::: Information provided :::

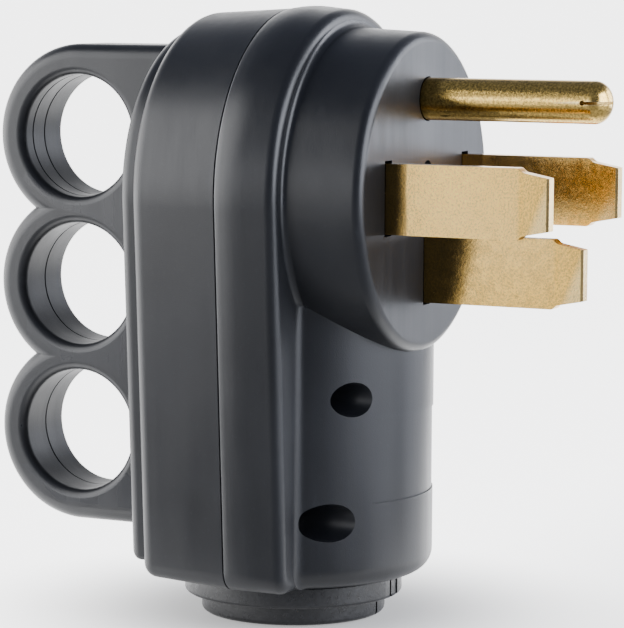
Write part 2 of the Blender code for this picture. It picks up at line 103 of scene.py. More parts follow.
# Housing shape: an arch on tapering sides, with a ridge that stands proud beside the seam
PROUD = 0.5
ARCH_R = FRONT_HIGH.z - PROUD
SIDE_TAPER = math.radians(3.46)
CORNER_R = 3.5
CORNER_LEAST_R = 0.8
WALL = 2.6
FACE_WALL = 2.8
FLANGE_Y = 13.5
FLANGE_EDGE_R = 1.8
PROUD_Y = SEAM_Y - 3.2
# The ridge's start, corner and end: (distance from PROUD_Y, share of PROUD)
RIDGE = ((-2.2, 0.72), (0.0, 1.15), (1.9, 0.5))
REAR_Y = 40.1
PAD_Y = 43.4
REAR_DRAFT = 0.8
REAR_EDGE_R = 2.4
PAD_INSET = 3.3
PAD_EDGE_R = 2.0
SEAM_GAP = 0.06
SEAM_EDGE = 0.3
REAR_LIP = 0.06
REAR_INSET = 0.01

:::

• _Task directions_: Give the complete listing a second time, exactly as it reads.

• _Solution_:
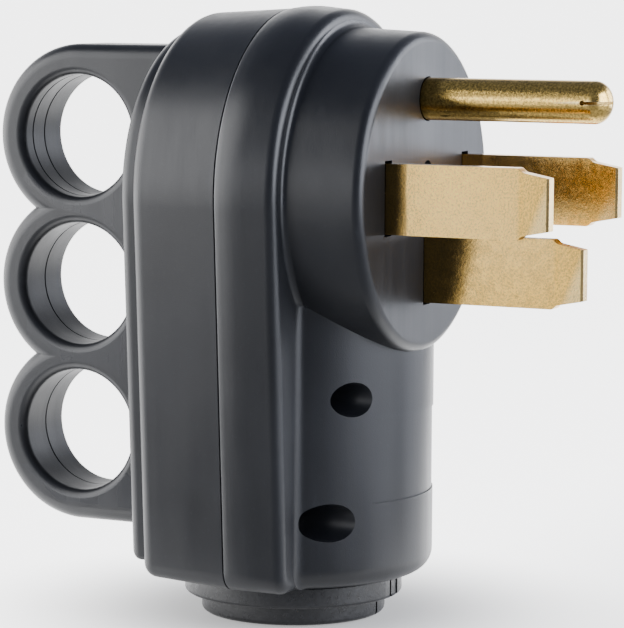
Write part 2 of the Blender code for this picture. It picks up at line 103 of scene.py. More parts follow.
# Housing shape: an arch on tapering sides, with a ridge that stands proud beside the seam
PROUD = 0.5
ARCH_R = FRONT_HIGH.z - PROUD
SIDE_TAPER = math.radians(3.46)
CORNER_R = 3.5
CORNER_LEAST_R = 0.8
WALL = 2.6
FACE_WALL = 2.8
FLANGE_Y = 13.5
FLANGE_EDGE_R = 1.8
PROUD_Y = SEAM_Y - 3.2
# The ridge's start, corner and end: (distance from PROUD_Y, share of PROUD)
RIDGE = ((-2.2, 0.72), (0.0, 1.15), (1.9, 0.5))
REAR_Y = 40.1
PAD_Y = 43.4
REAR_DRAFT = 0.8
REAR_EDGE_R = 2.4
PAD_INSET = 3.3
PAD_EDGE_R = 2.0
SEAM_GAP = 0.06
SEAM_EDGE = 0.3
REAR_LIP = 0.06
REAR_INSET = 0.01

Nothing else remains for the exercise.